If the pro-migrant movement is to accomplish anything in the long-term, it must start to address the anti-immigrant movement at the local as well as the national level.

We cannot be satisfied by what appears to be progress on the national stage. We can't be satisfied with the apparent growth of a fledgling pro-migrant ground swell. We can't be content with our own efforts to build a movement, or mobilize or give voice to the Latino community, or engage labor, or reach out to progressives. We must start to truly put together a real new majority, a majority made up of all those groups and so many more.

We need a new majority that can take over the statehouses, city councils, and mayors offices across this country, and not just replace the occupants of 1600 Pennsylvania Ave, or Congress. We need a new majority that can reclaim the liberal, humanitarian ideals that once marked the Democratic Party … take it over, and then drag it, screaming and kicking, into a new 21st century.

Because if we don't ...we'll just get more of this:


laura said...

Thank you Duke ! As always - hugely important thoughts and facts.

Do you think campaigning for pro-immigration city ordinances is useful ? I do, but am interested in your perspective.

Duke1676 said...

I difinitely think pro-migrant ordinances are essential. They and only help people but send a powerfull message out that the right-wing immigration policies are not universally accepted. In fact the study pointed out that pro-migrant legislation outnumbered anti...but you'll never hear that in the media.

janinsanfran said...

I think that's the most important piece of pro-migrant writing I've seen in a long time. Haven't been around for awhile (working).
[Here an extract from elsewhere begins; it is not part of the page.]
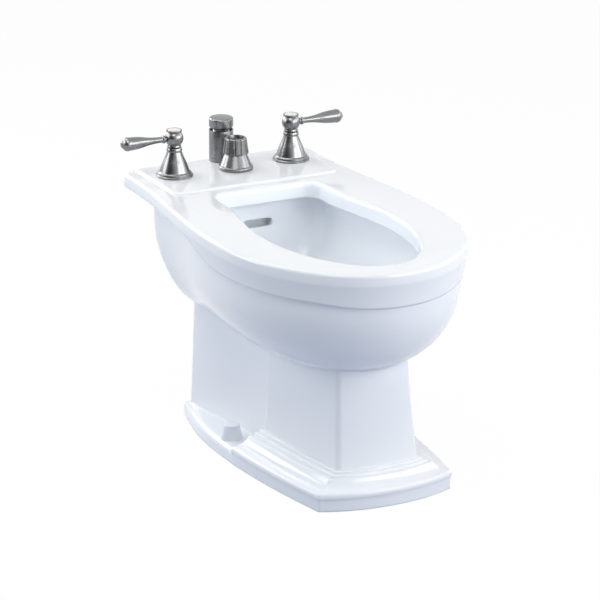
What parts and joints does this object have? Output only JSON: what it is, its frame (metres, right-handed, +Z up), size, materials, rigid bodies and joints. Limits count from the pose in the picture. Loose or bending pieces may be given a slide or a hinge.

Thanks for giving me a very useable perspective on the current moment.

Duke1676 said...

Thanks Jan...good to see you.

It really is amazing how pervasive these local anti-immigrant initiatives have become. Unfortunately we just don't have the kind of organizational structure in place to fight this trend.

Thankfully the majority of these efforts fail (and those that pass are often overturned by the courts) ...But they still say volumes about how much work needs to be done.